DATA SECTION:
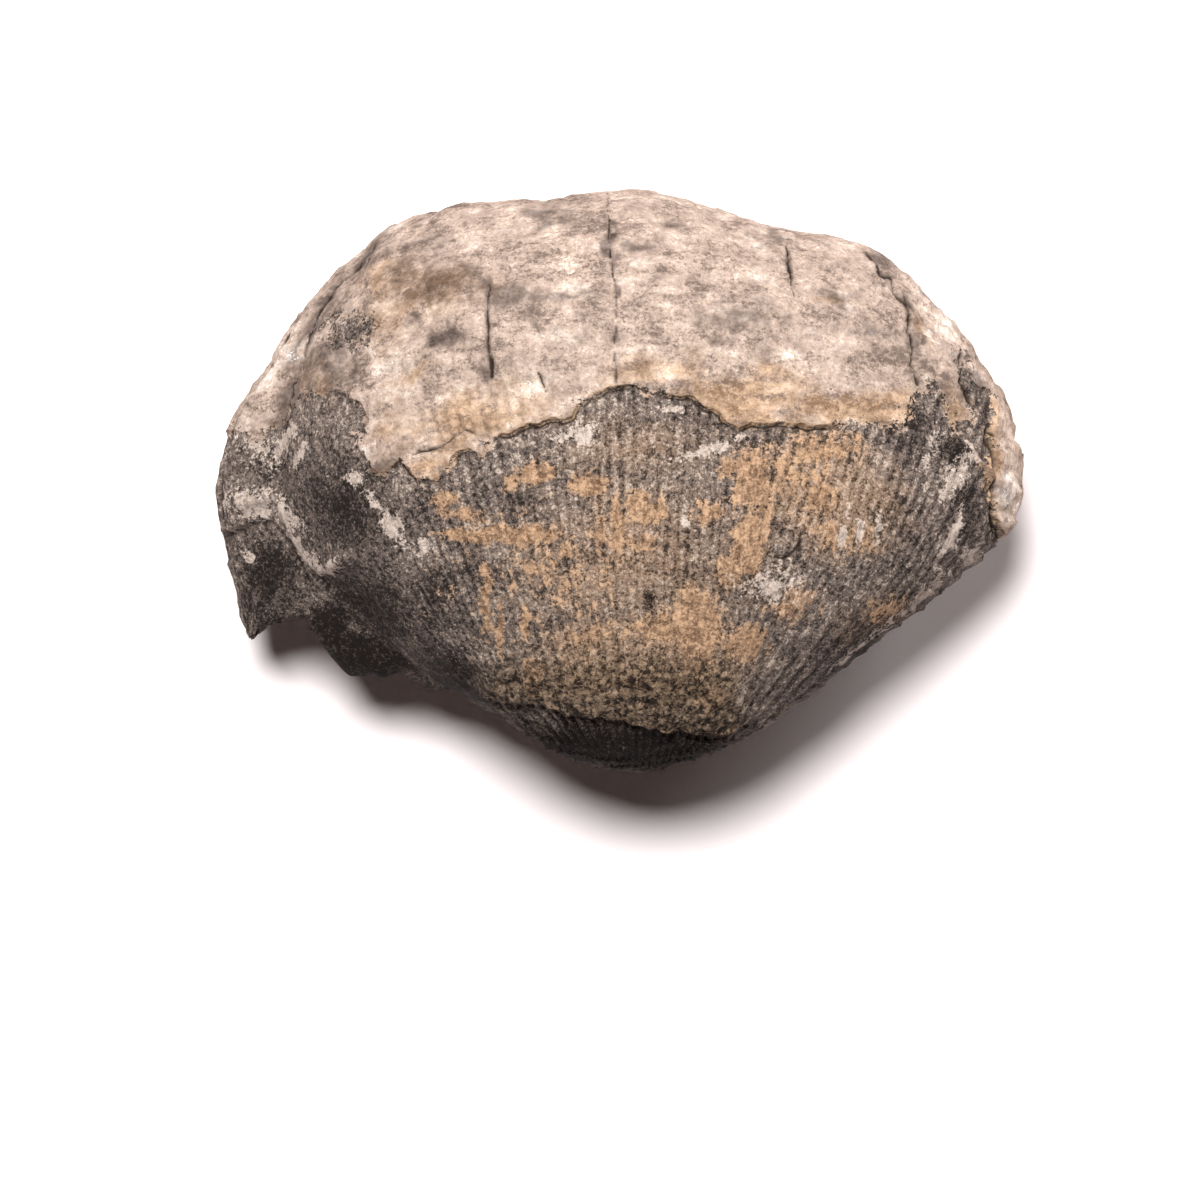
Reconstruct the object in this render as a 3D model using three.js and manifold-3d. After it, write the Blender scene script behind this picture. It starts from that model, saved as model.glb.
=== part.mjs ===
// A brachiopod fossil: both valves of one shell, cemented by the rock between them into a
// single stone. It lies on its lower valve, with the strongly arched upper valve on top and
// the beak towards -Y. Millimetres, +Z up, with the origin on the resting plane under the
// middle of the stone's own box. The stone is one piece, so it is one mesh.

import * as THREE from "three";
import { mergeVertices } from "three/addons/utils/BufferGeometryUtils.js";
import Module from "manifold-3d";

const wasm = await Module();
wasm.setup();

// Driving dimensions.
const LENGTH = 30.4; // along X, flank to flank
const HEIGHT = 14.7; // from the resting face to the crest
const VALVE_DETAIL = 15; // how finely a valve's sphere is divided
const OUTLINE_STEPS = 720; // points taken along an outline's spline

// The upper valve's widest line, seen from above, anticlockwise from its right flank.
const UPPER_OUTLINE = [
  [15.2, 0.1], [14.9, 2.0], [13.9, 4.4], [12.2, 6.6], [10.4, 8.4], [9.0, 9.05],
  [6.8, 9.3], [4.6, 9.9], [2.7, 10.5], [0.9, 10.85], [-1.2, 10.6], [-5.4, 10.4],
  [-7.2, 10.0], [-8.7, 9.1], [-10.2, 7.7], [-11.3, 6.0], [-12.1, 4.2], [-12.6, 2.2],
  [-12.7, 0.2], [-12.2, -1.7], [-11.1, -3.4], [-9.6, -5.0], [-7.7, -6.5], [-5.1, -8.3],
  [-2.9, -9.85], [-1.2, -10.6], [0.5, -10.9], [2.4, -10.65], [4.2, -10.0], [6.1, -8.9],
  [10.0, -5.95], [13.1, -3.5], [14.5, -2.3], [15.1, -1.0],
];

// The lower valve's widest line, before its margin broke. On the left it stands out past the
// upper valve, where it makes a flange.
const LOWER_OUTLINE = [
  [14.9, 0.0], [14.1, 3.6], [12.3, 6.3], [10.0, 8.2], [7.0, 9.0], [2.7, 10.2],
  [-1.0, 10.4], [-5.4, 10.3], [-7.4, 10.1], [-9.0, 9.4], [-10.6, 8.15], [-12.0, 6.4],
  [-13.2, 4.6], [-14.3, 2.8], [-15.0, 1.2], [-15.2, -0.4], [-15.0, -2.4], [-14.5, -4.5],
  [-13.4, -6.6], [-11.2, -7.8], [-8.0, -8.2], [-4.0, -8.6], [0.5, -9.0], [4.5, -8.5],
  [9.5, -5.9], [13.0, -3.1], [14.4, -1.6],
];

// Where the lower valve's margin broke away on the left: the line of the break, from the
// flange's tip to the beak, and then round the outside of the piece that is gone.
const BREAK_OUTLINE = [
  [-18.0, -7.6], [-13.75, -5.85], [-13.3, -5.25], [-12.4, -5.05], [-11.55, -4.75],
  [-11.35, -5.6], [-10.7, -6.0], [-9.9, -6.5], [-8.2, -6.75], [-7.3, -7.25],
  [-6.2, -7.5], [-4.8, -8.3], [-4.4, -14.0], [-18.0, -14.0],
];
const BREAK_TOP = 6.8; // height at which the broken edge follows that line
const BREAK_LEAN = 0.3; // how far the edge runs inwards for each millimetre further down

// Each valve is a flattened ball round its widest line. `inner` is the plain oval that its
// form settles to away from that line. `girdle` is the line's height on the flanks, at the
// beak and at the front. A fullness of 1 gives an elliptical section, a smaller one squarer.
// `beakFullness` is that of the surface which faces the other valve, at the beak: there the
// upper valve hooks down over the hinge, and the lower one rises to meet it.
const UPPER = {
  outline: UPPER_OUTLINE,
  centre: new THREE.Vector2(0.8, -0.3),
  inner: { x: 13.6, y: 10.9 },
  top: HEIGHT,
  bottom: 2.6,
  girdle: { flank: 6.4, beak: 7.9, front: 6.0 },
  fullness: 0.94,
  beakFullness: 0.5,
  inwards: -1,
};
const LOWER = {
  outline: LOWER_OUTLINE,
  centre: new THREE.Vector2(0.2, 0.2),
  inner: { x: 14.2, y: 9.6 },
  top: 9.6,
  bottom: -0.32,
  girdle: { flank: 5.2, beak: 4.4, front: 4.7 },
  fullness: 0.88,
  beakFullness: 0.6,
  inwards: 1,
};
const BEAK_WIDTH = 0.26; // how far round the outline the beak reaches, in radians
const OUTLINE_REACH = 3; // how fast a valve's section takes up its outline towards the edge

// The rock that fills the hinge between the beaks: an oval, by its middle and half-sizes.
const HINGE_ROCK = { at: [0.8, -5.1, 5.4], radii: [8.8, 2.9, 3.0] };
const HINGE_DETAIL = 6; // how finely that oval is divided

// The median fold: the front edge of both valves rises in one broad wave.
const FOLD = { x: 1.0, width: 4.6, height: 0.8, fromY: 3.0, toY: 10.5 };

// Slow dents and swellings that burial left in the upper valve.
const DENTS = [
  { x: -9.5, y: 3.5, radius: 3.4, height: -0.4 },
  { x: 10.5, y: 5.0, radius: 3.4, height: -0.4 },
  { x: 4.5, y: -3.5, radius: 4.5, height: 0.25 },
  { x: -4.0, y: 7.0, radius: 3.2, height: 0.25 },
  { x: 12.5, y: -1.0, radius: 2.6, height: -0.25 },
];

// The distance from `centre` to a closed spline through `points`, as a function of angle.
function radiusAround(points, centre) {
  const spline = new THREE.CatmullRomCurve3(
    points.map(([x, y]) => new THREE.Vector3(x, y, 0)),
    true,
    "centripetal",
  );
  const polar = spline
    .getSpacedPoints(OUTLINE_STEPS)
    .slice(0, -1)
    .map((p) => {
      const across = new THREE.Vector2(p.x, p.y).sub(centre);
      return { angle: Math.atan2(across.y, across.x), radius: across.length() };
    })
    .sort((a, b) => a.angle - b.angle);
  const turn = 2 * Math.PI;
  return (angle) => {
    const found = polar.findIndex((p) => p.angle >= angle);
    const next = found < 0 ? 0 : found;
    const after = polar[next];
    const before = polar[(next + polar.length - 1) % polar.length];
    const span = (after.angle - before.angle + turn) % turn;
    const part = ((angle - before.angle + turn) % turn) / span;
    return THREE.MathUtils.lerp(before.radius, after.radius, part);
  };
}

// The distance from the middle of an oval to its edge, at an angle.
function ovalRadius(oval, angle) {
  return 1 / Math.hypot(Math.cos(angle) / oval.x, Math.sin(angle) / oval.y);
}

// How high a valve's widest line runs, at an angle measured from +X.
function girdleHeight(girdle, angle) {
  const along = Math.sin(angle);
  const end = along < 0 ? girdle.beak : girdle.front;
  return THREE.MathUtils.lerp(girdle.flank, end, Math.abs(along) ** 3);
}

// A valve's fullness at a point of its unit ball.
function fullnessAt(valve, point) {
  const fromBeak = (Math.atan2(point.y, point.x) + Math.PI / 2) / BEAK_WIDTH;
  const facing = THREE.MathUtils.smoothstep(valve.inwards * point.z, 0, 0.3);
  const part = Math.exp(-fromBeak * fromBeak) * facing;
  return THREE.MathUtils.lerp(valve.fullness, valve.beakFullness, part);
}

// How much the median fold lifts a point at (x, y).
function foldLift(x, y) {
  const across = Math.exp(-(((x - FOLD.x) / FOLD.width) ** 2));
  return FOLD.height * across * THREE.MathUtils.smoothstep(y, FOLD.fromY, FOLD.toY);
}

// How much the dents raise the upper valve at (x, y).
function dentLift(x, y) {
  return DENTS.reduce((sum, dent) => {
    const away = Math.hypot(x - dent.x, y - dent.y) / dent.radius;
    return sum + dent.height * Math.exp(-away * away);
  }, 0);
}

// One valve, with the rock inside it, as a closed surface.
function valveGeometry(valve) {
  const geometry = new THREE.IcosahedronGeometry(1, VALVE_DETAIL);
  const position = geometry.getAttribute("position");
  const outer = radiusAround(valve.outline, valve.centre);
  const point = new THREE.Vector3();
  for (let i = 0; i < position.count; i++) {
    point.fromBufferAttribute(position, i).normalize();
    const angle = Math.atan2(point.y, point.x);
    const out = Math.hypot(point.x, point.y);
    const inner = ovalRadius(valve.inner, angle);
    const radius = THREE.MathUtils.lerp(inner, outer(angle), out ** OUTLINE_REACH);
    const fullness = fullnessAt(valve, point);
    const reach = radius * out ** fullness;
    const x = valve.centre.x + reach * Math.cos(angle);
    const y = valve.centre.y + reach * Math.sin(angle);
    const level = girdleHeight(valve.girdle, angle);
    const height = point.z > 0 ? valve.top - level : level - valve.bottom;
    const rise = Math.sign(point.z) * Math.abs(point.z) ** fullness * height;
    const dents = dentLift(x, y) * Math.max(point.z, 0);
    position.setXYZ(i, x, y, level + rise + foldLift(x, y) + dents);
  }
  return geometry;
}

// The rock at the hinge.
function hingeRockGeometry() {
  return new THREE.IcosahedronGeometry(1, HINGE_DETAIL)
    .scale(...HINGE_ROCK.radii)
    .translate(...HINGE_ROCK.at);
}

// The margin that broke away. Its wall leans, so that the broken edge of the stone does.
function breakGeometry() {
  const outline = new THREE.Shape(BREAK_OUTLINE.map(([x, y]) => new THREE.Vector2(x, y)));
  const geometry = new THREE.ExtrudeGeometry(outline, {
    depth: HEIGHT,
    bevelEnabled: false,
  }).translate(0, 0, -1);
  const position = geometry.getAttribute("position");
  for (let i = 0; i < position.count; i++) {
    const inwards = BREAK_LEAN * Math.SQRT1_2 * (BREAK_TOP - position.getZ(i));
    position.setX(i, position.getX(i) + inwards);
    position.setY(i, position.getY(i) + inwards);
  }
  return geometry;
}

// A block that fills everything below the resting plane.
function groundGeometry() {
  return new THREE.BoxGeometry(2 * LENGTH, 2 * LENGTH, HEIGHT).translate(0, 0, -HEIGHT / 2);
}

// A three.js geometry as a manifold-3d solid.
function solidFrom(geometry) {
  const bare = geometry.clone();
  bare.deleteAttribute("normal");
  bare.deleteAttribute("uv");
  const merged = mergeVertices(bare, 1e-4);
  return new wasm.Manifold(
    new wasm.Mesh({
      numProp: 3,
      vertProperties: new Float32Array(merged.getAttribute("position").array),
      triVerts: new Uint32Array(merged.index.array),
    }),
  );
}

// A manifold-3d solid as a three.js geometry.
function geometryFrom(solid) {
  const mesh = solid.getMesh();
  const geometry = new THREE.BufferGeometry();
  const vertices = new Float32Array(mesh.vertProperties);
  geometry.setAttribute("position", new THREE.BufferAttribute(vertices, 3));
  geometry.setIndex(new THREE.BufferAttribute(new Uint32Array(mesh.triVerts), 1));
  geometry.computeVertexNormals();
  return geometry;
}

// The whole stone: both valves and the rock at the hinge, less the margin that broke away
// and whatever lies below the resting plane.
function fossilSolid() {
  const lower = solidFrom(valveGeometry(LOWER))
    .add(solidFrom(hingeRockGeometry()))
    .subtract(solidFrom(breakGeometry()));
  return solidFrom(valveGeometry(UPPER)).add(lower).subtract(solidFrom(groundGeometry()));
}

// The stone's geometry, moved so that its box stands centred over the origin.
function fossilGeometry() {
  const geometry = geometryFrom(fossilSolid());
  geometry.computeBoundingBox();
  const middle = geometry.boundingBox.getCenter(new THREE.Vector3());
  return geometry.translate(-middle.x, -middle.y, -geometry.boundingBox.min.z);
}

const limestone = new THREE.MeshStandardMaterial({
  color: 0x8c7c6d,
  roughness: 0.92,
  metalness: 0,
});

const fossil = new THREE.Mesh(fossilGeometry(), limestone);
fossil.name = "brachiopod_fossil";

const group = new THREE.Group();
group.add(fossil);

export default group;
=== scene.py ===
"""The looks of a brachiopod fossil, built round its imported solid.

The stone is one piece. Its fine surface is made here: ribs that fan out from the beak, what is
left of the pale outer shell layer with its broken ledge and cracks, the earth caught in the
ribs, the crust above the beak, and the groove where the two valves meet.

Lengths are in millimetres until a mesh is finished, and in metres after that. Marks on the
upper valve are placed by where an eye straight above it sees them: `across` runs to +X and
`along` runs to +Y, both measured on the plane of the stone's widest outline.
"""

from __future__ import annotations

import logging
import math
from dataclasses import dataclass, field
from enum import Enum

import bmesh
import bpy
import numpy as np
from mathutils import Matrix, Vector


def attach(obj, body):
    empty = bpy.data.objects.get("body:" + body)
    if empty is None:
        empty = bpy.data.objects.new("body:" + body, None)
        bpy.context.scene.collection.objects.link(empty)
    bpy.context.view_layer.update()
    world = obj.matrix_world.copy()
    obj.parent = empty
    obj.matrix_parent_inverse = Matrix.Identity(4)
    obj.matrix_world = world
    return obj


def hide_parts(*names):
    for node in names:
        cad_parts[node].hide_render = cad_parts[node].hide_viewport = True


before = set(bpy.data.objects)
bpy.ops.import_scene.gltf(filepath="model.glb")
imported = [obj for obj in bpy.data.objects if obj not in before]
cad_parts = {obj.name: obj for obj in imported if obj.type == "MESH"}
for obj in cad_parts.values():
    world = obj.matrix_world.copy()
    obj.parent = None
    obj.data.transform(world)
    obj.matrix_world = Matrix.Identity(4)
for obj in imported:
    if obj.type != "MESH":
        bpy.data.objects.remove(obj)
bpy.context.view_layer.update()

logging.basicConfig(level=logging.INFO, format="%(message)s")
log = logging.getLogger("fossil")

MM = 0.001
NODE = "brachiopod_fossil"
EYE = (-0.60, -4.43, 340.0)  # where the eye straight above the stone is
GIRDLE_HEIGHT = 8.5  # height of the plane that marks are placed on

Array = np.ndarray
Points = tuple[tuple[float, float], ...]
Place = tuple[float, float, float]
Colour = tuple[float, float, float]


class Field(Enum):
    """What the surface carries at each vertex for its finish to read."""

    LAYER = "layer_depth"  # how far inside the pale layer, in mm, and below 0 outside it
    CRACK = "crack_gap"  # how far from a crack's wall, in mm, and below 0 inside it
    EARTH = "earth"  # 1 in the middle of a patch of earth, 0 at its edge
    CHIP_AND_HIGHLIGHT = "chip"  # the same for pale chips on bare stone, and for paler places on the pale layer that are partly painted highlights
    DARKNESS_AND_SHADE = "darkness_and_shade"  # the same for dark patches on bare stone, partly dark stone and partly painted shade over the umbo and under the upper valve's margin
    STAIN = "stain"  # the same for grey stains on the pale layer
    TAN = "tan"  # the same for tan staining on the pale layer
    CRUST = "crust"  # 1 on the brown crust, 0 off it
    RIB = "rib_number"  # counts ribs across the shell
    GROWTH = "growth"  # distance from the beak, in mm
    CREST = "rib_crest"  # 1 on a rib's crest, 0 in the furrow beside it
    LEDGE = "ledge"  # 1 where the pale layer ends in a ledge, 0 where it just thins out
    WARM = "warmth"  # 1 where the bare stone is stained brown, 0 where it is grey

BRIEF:
Each line from the top of the material above through the line with "const OUTLINE_STEPS = 720;" must be echoed exactly, and no other line.

WRITTEN ANSWER:
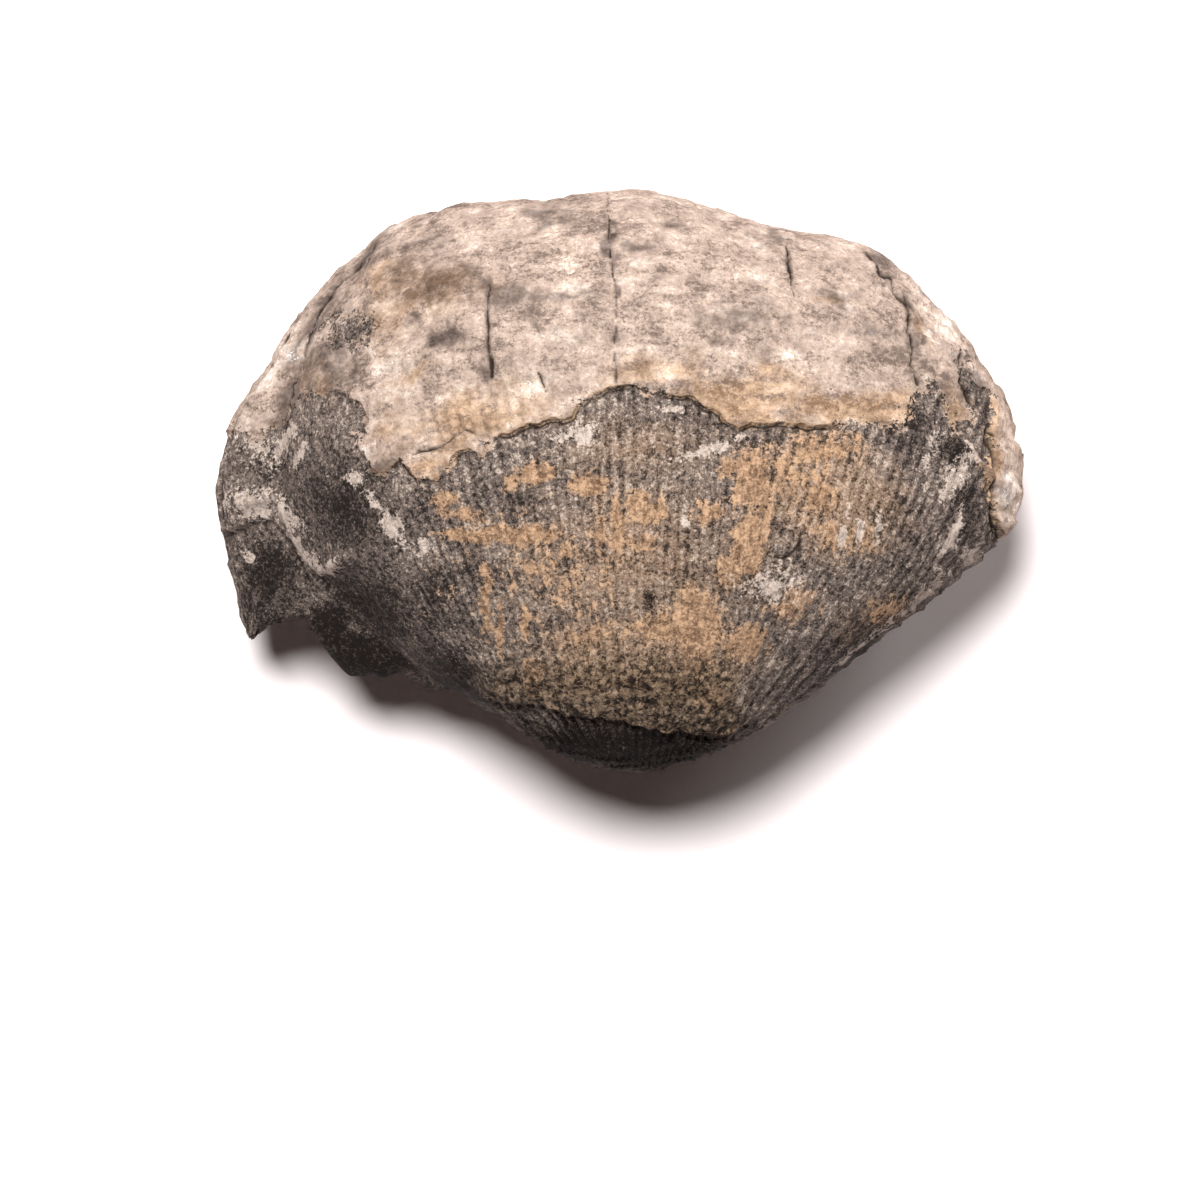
Reconstruct the object in this render as a 3D model using three.js and manifold-3d. After it, write the Blender scene script behind this picture. It starts from that model, saved as model.glb.
=== part.mjs ===
// A brachiopod fossil: both valves of one shell, cemented by the rock between them into a
// single stone. It lies on its lower valve, with the strongly arched upper valve on top and
// the beak towards -Y. Millimetres, +Z up, with the origin on the resting plane under the
// middle of the stone's own box. The stone is one piece, so it is one mesh.

import * as THREE from "three";
import { mergeVertices } from "three/addons/utils/BufferGeometryUtils.js";
import Module from "manifold-3d";

const wasm = await Module();
wasm.setup();

// Driving dimensions.
const LENGTH = 30.4; // along X, flank to flank
const HEIGHT = 14.7; // from the resting face to the crest
const VALVE_DETAIL = 15; // how finely a valve's sphere is divided
const OUTLINE_STEPS = 720; // points taken along an outline's spline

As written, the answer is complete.